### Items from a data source

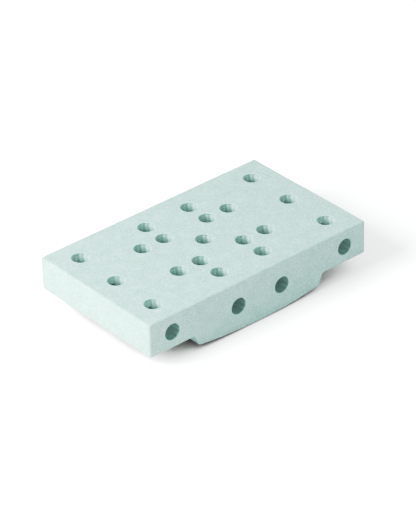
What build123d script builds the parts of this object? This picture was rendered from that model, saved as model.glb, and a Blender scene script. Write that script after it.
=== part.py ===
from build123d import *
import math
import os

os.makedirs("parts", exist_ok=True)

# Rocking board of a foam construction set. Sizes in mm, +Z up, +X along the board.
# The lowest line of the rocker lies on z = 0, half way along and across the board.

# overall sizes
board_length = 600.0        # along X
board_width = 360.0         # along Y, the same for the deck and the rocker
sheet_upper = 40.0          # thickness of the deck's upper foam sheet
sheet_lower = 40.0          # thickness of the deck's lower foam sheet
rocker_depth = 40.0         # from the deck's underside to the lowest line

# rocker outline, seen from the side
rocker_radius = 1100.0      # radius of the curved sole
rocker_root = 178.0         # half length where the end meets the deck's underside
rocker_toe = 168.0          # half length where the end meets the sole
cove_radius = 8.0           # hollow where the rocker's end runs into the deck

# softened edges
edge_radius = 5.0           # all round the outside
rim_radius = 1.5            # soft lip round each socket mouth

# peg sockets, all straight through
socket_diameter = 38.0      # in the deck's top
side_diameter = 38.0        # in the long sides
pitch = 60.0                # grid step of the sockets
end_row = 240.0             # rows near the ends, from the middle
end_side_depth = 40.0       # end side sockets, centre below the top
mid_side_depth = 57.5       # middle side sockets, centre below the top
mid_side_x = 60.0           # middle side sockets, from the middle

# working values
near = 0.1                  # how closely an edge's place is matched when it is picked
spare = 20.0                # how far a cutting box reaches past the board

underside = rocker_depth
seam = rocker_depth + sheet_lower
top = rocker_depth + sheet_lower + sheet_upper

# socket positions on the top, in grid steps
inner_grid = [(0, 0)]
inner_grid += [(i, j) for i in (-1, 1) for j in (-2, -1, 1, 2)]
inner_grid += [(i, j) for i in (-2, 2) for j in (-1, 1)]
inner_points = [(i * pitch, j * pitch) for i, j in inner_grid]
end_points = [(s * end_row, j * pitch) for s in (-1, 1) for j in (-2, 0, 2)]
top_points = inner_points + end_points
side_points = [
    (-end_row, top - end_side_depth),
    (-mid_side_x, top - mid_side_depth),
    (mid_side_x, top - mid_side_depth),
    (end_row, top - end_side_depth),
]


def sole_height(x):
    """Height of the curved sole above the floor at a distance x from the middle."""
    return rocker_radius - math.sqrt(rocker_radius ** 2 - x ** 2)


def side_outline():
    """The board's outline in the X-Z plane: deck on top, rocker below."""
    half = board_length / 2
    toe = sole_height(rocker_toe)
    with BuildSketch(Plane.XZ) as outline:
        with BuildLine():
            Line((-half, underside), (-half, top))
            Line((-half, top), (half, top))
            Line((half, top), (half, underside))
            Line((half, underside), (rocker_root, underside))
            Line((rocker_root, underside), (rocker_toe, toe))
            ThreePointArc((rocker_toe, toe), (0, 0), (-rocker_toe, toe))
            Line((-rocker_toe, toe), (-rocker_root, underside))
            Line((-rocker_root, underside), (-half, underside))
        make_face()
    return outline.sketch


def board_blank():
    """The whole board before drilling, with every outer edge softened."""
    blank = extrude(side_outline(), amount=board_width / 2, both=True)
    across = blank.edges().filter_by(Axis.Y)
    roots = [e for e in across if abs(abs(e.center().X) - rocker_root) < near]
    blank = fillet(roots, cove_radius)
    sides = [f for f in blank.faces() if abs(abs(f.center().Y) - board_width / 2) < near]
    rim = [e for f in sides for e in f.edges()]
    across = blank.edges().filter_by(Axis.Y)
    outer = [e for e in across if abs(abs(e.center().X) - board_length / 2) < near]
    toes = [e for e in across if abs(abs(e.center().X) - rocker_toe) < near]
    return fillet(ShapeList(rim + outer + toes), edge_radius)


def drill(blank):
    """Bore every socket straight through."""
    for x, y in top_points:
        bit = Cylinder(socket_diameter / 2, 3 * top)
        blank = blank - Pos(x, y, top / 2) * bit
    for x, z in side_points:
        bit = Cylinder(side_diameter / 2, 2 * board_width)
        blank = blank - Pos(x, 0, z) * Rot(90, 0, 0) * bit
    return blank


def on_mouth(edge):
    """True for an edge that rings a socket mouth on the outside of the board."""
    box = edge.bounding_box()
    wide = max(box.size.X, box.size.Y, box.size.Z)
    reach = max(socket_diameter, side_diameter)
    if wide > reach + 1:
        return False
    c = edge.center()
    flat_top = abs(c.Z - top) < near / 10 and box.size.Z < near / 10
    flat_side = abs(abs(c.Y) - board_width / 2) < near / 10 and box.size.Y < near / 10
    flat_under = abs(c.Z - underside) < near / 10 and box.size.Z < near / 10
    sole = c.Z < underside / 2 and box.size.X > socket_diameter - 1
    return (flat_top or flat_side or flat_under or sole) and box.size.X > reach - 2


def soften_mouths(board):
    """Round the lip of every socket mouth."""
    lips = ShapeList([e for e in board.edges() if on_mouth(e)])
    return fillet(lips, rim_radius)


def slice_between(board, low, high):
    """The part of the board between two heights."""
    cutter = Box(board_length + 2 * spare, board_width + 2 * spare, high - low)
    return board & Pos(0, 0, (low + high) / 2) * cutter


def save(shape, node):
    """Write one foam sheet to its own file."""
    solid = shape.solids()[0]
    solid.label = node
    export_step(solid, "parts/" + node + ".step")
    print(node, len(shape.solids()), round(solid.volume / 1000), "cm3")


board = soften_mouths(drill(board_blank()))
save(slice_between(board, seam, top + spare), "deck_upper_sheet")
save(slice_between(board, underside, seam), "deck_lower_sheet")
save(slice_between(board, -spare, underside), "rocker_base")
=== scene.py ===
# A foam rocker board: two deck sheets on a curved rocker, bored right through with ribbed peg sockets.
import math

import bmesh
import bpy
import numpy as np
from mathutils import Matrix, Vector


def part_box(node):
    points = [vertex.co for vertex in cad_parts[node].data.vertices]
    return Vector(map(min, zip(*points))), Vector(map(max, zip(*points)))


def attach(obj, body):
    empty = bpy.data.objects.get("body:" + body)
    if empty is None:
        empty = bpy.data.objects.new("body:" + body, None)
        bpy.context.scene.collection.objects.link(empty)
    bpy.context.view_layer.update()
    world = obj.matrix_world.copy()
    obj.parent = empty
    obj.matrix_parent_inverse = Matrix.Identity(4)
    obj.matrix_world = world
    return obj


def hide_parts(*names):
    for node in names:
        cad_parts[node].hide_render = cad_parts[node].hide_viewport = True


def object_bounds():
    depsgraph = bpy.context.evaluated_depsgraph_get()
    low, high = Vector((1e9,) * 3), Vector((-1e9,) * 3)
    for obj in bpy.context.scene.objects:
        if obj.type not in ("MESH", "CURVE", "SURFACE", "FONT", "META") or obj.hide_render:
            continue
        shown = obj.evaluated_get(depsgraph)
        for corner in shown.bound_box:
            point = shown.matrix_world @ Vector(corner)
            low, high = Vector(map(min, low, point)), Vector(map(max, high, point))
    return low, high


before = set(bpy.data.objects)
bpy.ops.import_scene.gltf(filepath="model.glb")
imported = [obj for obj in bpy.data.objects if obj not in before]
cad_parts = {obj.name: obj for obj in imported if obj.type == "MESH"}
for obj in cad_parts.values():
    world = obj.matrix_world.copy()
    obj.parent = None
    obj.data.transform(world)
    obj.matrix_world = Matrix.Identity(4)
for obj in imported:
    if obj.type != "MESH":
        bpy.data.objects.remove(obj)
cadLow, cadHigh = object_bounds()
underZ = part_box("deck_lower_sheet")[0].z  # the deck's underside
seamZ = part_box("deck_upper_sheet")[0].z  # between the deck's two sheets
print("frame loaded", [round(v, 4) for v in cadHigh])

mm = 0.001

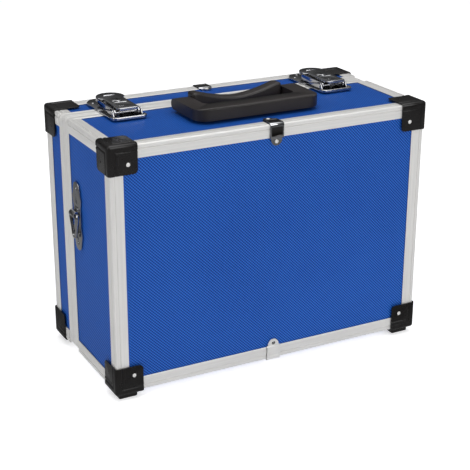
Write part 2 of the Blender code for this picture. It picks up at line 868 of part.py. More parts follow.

### WHAT TO PRODUCE
Your task is to print the lines from the one containing "board = soften_mouths(drill(board_blank()))" through the one containing "cadLow, cadHigh = object_bounds()", exactly and with nothing added.

### WRITTEN SOLUTION
board = soften_mouths(drill(board_blank()))
save(slice_between(board, seam, top + spare), "deck_upper_sheet")
save(slice_between(board, underside, seam), "deck_lower_sheet")
save(slice_between(board, -spare, underside), "rocker_base")
=== scene.py ===
# A foam rocker board: two deck sheets on a curved rocker, bored right through with ribbed peg sockets.
import math

import bmesh
import bpy
import numpy as np
from mathutils import Matrix, Vector


def part_box(node):
    points = [vertex.co for vertex in cad_parts[node].data.vertices]
    return Vector(map(min, zip(*points))), Vector(map(max, zip(*points)))


def attach(obj, body):
    empty = bpy.data.objects.get("body:" + body)
    if empty is None:
        empty = bpy.data.objects.new("body:" + body, None)
        bpy.context.scene.collection.objects.link(empty)
    bpy.context.view_layer.update()
    world = obj.matrix_world.copy()
    obj.parent = empty
    obj.matrix_parent_inverse = Matrix.Identity(4)
    obj.matrix_world = world
    return obj


def hide_parts(*names):
    for node in names:
        cad_parts[node].hide_render = cad_parts[node].hide_viewport = True


def object_bounds():
    depsgraph = bpy.context.evaluated_depsgraph_get()
    low, high = Vector((1e9,) * 3), Vector((-1e9,) * 3)
    for obj in bpy.context.scene.objects:
        if obj.type not in ("MESH", "CURVE", "SURFACE", "FONT", "META") or obj.hide_render:
            continue
        shown = obj.evaluated_get(depsgraph)
        for corner in shown.bound_box:
            point = shown.matrix_world @ Vector(corner)
            low, high = Vector(map(min, low, point)), Vector(map(max, high, point))
    return low, high


before = set(bpy.data.objects)
bpy.ops.import_scene.gltf(filepath="model.glb")
imported = [obj for obj in bpy.data.objects if obj not in before]
cad_parts = {obj.name: obj for obj in imported if obj.type == "MESH"}
for obj in cad_parts.values():
    world = obj.matrix_world.copy()
    obj.parent = None
    obj.data.transform(world)
    obj.matrix_world = Matrix.Identity(4)
for obj in imported:
    if obj.type != "MESH":
        bpy.data.objects.remove(obj)
cadLow, cadHigh = object_bounds()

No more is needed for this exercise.